According to a report released by the World Health Organization this week, about 93 percent of children under the age of 15 around the world are exposed to air pollution at levels exceeding WHO's safety guidelines every day. The study points out that air pollution affects children's mental and motor development, and even low exposure levels can damage lung function. Air pollution is the cause of close to 10 percent of deaths of children ages four and under.

"Polluted air is poisoning millions of children and ruining their lives," Tedros Adhanom Ghebreyesus, WHO director general, wrote in a tweet. "Every child should be able to breathe clean air so they can grow and fulfill their potential."

The 'No Otter Zone' Is Not Coming Back

Enacted in 1987, the "No Otter Zone" required the removal of all otters found between Point Conception and the Mexico border.
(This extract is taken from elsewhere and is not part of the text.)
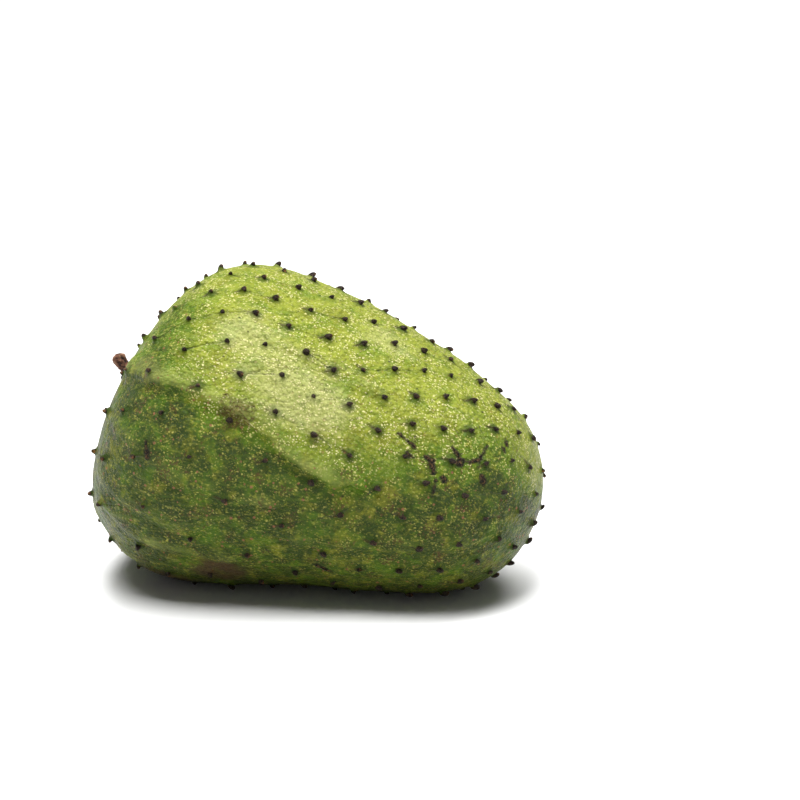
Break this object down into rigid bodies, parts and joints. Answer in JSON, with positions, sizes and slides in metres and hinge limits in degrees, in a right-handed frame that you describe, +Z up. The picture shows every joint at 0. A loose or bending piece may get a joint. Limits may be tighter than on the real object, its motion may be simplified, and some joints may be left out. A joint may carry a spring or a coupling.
{
  "type": "soursop fruit",
  "caption": "Whole green soursop lying on its side: an egg-shaped rind with small hooked spines and a short woody stem stub.",
  "frame": {"origin": "on the surface that the fruit lies on, under the middle of its bounding box", "axes": "+X along the fruit from its stem end to its blossom tip, +Y across it, +Z up"},
  "size_m": [0.2053, 0.1499, 0.1421],
  "materials": {
    "rind": "waxy green rind with fine pale freckles and dark spine tips",
    "stem_wood": "rough brown bark"
  },
  "bodies": {
    "root": {"fruit": "rind", "stem": "stem_wood"}
  },
  "joints": []
}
The zone was officially dissolved in 2013, and otters began to repopulate the area. Sea urchin fishermen pushed to have the zone restored, arguing that the sea otters no longer needed protection. But the Supreme Court this week declined their petition, saying that reinstating the No Otter Zone could threaten the still-endangered species.

Southern California Edison Takes Some of the Blame for Last Year's Thomas Fire

In a statement this week, Southern California Edison said the company "believes its electrical equipment was associated with" one of the points of ignition for the Thomas fire, which raged through Santa Barbara and Ventura counties last December. The utility is facing several lawsuits related to the fire. Joseph Liebman, a Santa Barbara attorney whose firm is representing, along with two others, close to 500 of the fire's victims, told the Los Angeles Times that the company's statement would be admissible in court to prove liability, and that his clients would be "very, very pleased" when they learned about it.